Nach fünfjähriger Pause nun statt schwüler Hitze im Süden also ein abgeschiedener Ort jenseits des Polarkreises, an dem fast permanent Eis und Dunkelheit herrschen. Statt verschachtelten Handlungssträngen eine chronologische Erzählung. Und statt Männern auf Verbrecherjagd nun Ermittlungen in Frauenhand. Die mexikanische Regisseurin Issa López, die alle sechs einstündigen Episoden von »Night Country« geschrieben und inszeniert hat, hält sich nicht lange auf mit Erbe und Traditionen der Vorgänger. Ein Befreiungsschlag.

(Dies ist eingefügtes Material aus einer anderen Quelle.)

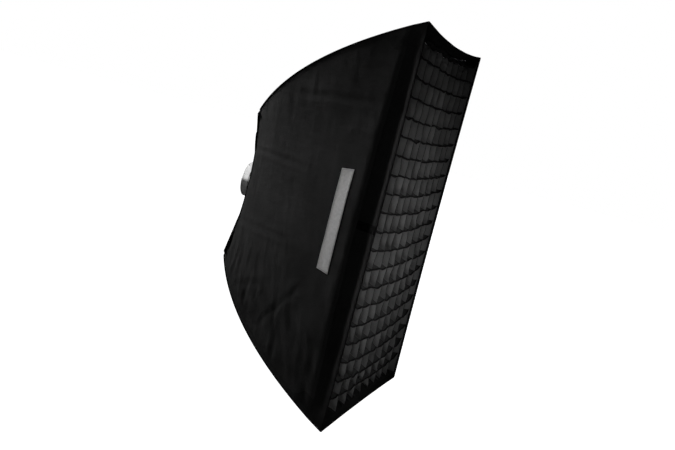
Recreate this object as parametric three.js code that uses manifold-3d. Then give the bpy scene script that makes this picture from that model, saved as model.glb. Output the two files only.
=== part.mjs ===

Danvers, herrlich grantig gespielt von Jodie Foster, wurde in die eisige Einöde zwangsversetzt. Einen guten Draht hat sie hier zu niemandem, auch nicht zu ihrer rebellischen Stieftochter Leah (Isabella Star LaBlanc), deren Eigensinn sie mit Verboten begegnet. Bei den Recherchen zum bizarren Tod der Wissenschaftler, die in der Arktis nach dem Ursprung des Lebens forschten, stößt sie bald auf Verbindungen zu einem lange zurückliegenden Mord an einer lokalen Umweltaktivistin, der nie aufgeklärt wurde.

An dem Fall hatte Danvers damals mit einer Kollegin gearbeitet, Evangeline Navarro (verkörpert von Kali Reis, einer ehemaligen Profiboxerin und indigenen Aktivistin), mit der sie seitdem eine gegenseitige Abneigung verbindet. Und nun müssen die beiden taffen Polizistinnen erneut zusammenarbeiten. Wie Foster und Reis diese beiden Figuren in all ihren Widersprüchlichkeiten spielen, macht einen erheblichen Teil des Reizes aus. Und man kommt kaum umhin, bei Danvers erfahren-schneidigem Auftreten an eine Art Reinkarnation von Clarice Starling zu denken, jener von Foster vor mehr als 30 Jahren gespielten Nachwuchsagentin, die in »Das Schweigen der Lämmer« ihr Leben riskierte, um einen Serienkiller zur Strecke zu bringen.

Den Krimiplot bettet die Serie in ein spezifisches soziopolitisches und kulturelles Setting, verbindet das Erbe der lokalen Ureinwohner, der Inupiaq, mit Klimaaktivismus und verhandelt Rassismus und Identitätsfragen, Alkoholismus und häusliche Gewalt. Das Gesellschaftspolitische und das Private sind dabei verwoben, wenn etwa Danvers lesbische Tochter ihre indigenen Wurzeln entdeckt und sich radikalisiert. Im Laufe der Zeit entspinnt sich so ein Netzwerk aus Beziehungen und scheinbaren Nebenschauplätzen, die sich doch als Puzzleteile in der Aufklärung erweisen.

Dabei spielt López mit Übersinnlichem und regionalen Mythen, teils auch wenig zimperlich mit Horrorelementen und kreiert so in atmosphärisch dichten Bildern eine Stimmung permanenter Bedrohung. Da taucht in finsterer Nacht immer wieder ein einäugiger Eisbär auf, manchen Bewohnern erscheinen verstorbene Angehörige. Dabei bleibt bewusst offen, ob es sich letztlich um kulturell erklärbare Visionen und durch Traumata bedingte Wahnvorstellungen handelt. Die Bewohner von Ennis sind im Hier und Jetzt und mit der Natur ebenso verhaftet wie mit der Totenwelt verbunden.

Damit erinnern die sechs Folgen immer wieder an »Twin Peaks«, David Lynchs Mysteryserie Anfang der 1990er, mit der Kleinstadt, ihren skurrilen Figuren und absonderlichen Dingen, die dort vor sich gingen. Das Konzept wurde damals schnell als Comedy kopiert, die just im gleichen Landstrich spielte wie jetzt López' Staffel: »Ausgerechnet Alaska!« Bisweilen wirkt »Night Country« wie ein Wiedergänger, drei Dekaden später, nur sehr viel düsterer und sehr viel abgründiger. Die Ereignisse in Ennis hätten vermutlich sogar FBI-Agent Dale Cooper das Fürchten gelehrt.